Lewy Body Disease – Often Mistaken For Parkinson’s Or Alzheimer’sAccording the the experts, Lewy Body Disease is the number two cause of dementia symptoms after Alzheimer’s Disease. Yet few people have heard of Lewy Body Disease, and even doctors still seem to forget about it when testing patients for dementia.
Patients with LBD often leave their doctor’s office with a diagnosis of Parkinson’s Disease or Alzheimer’s Disease. While none of these diseases are curable at this time, there are big differences in how they are medically treated.
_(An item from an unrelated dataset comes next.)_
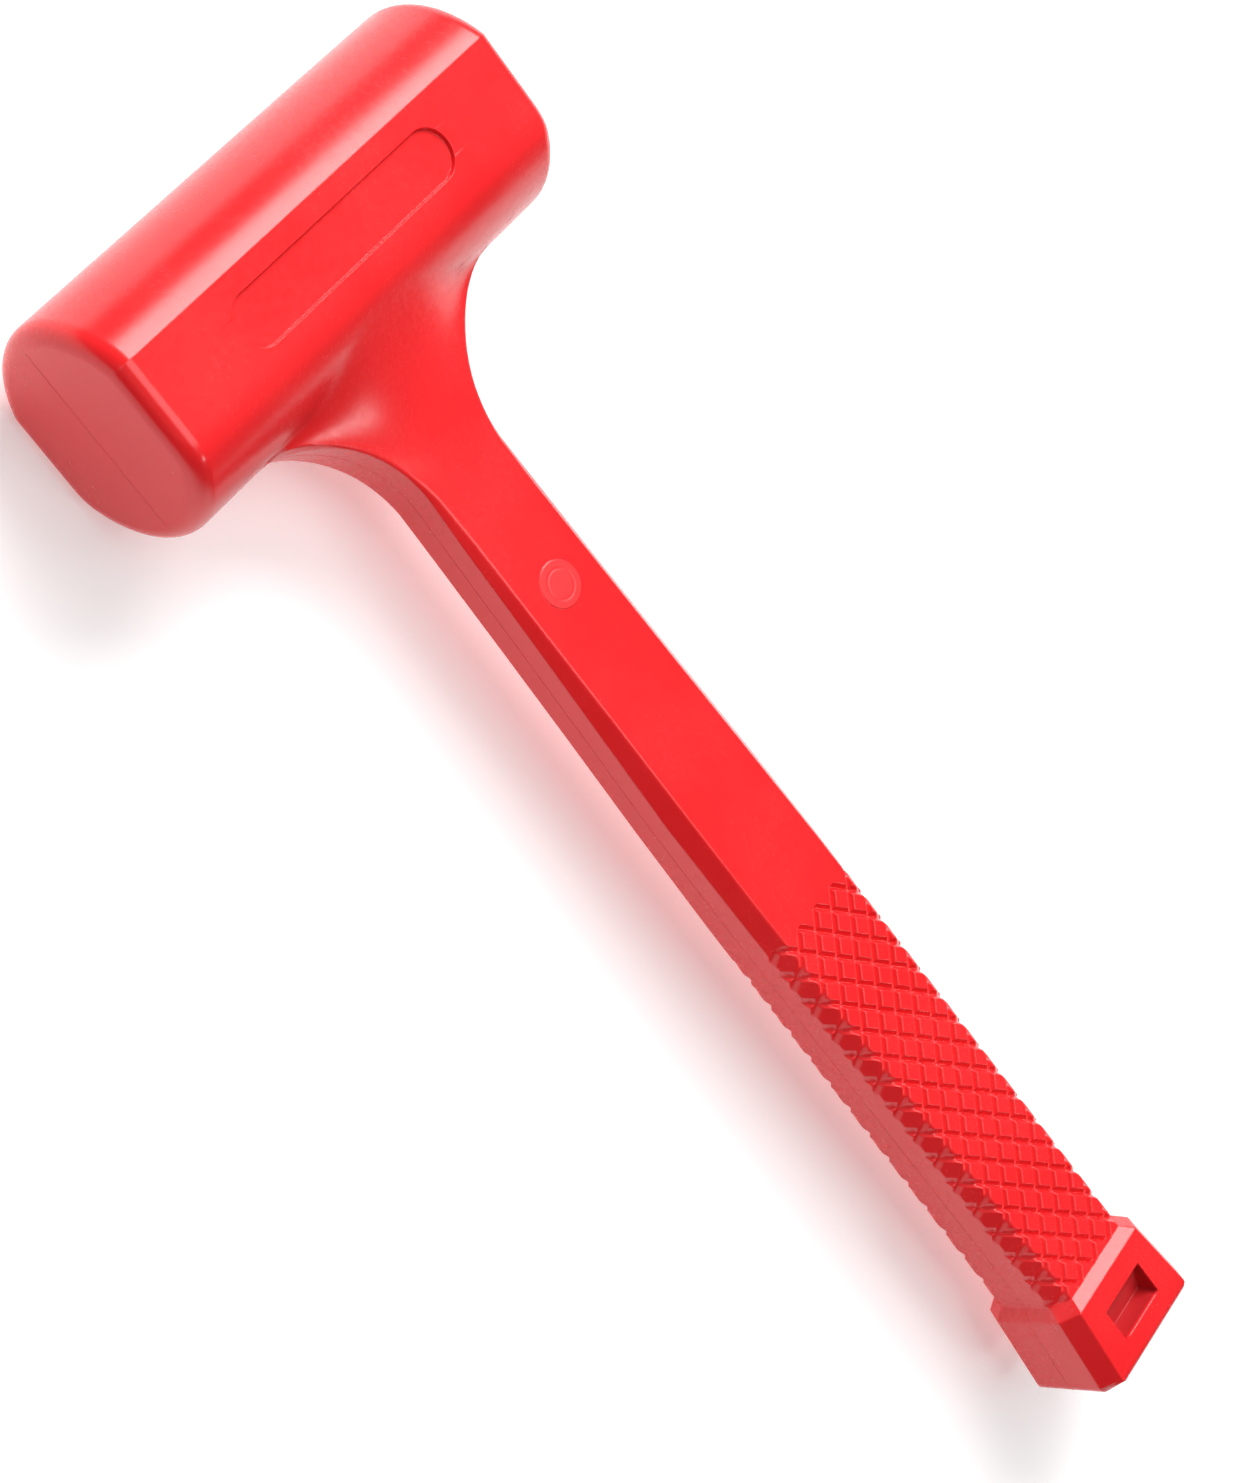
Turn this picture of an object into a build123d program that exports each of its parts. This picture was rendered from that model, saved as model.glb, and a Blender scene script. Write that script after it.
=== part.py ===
from build123d import *
import os
from math import atan2, cos, degrees, radians, sin, sqrt

# One-piece moulded dead blow hammer, lying on the back of its head.
# +X runs from the head to the butt, Y along the head from one striking face
# to the other, +Z out of the front. The origin is the middle of the bounding
# box, at the surface the hammer lies on. All sizes are in millimetres.

# ---------------------------------------------------------------- driving sizes
overall_length = 270.0

head_radius = 20.3
head_flat = 18.4          # from the head's axis to its front and back flats
head_length = 94.0
head_rim = 3.4            # rounding round each striking face

label_length = 53.2       # shallow recess on the front flat
label_width = 9.3
label_depth = 0.8

# The handle is an octagon: slimmest at the neck, widest at its middle, thickest
# at the butt. Every x below is measured from the head's axis.
handle_mid = 135.0
handle_half_thick = 7.9
thick_taper = 0.0228      # growth of the half thickness per millimetre towards the butt
chamfer_slope = 1.37      # the chamfer's height over its width
slim_x, slim_half_width, slim_chamfer = 52.0, 9.72, 1.15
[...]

Medications for Parkinson’s Disease can cause serious deterioration in the cognitive functioning of someone who actually has Lewy Body. Those being treated with some of the psychiatric medications used to treat Alzheimer’s symptoms can develop serious Parkinson’s-type symptoms if they in fact have Lewy Body Disease rather than Alzheimer’s.
Symptoms of Lewy Body Disease
Most people with LBD first visit their physicians because they are experiencing symptoms that most often look like Parkinson’s Disease.
Experienced doctors who know to carefully evaluate symptoms will initially look for a steady loss of short term memory, sleep problems and unusual personality and mood swings. In addition to these rather general symptoms, which are also common to Alzheimer’s and Parkinson’s Diseases, doctors will ask about hallucinations, frequent falls, a shuffling gait, a tendency to lean to one side when sitting or walking, difficulty finding the right word, and problems with completing tasks once started.
Urinary and constipation problems, an impaired sense of direction, poor depth perception, new problems with regulating blood pressure and temperature (feeling too hot or too cold), and increased difficulty swallowing are also experienced by some Lewy Body patients.
Increasingly poor judgment, delusions and bizarre mood swings, and for many a tendency to lash out physically often accompany LBD.
Lewy Body Disease most commonly appears between the ages of 50 and 85. While it is slightly more common in men than in woman, it can strike either. While the physical symptoms can be debilitating for the patient, the biggest challenge for caregivers is usually coping with the mental changes that accompany the disease.
Treatment of Lewy Body Disease
There is no cure for LBD. Treatment can be difficult because many patients have a lower tolerance for the kinds of medications that are given to help with the movement and cognitive problems associated with LBD. Because LBD patients can be so sensitive to medications routinely prescribed for Alzheimer’s Disease and Parkinson’s Disease, which may make their symptoms worse rather than better, it is critically important that they be under the care of an experienced neurologist or neuropsychiatrist.
It is often a continuing process of making tiny changes to medications before an appropriate treatment program is identified. As the disease progresses, the doctor will continue to monitor the effectiveness of the program and to make adjustments.
Because the goal of treatment with Lewy Body Disease is to make the patient as comfortable and content as possible and at the same time to support the needs of caregivers, continuing care from a specialist who understands LBD is vital. Early diagnosis and treatment will increase a caregiver’s options and enable someone with Lewy Body Disease to possibly stay comfortably at home longer.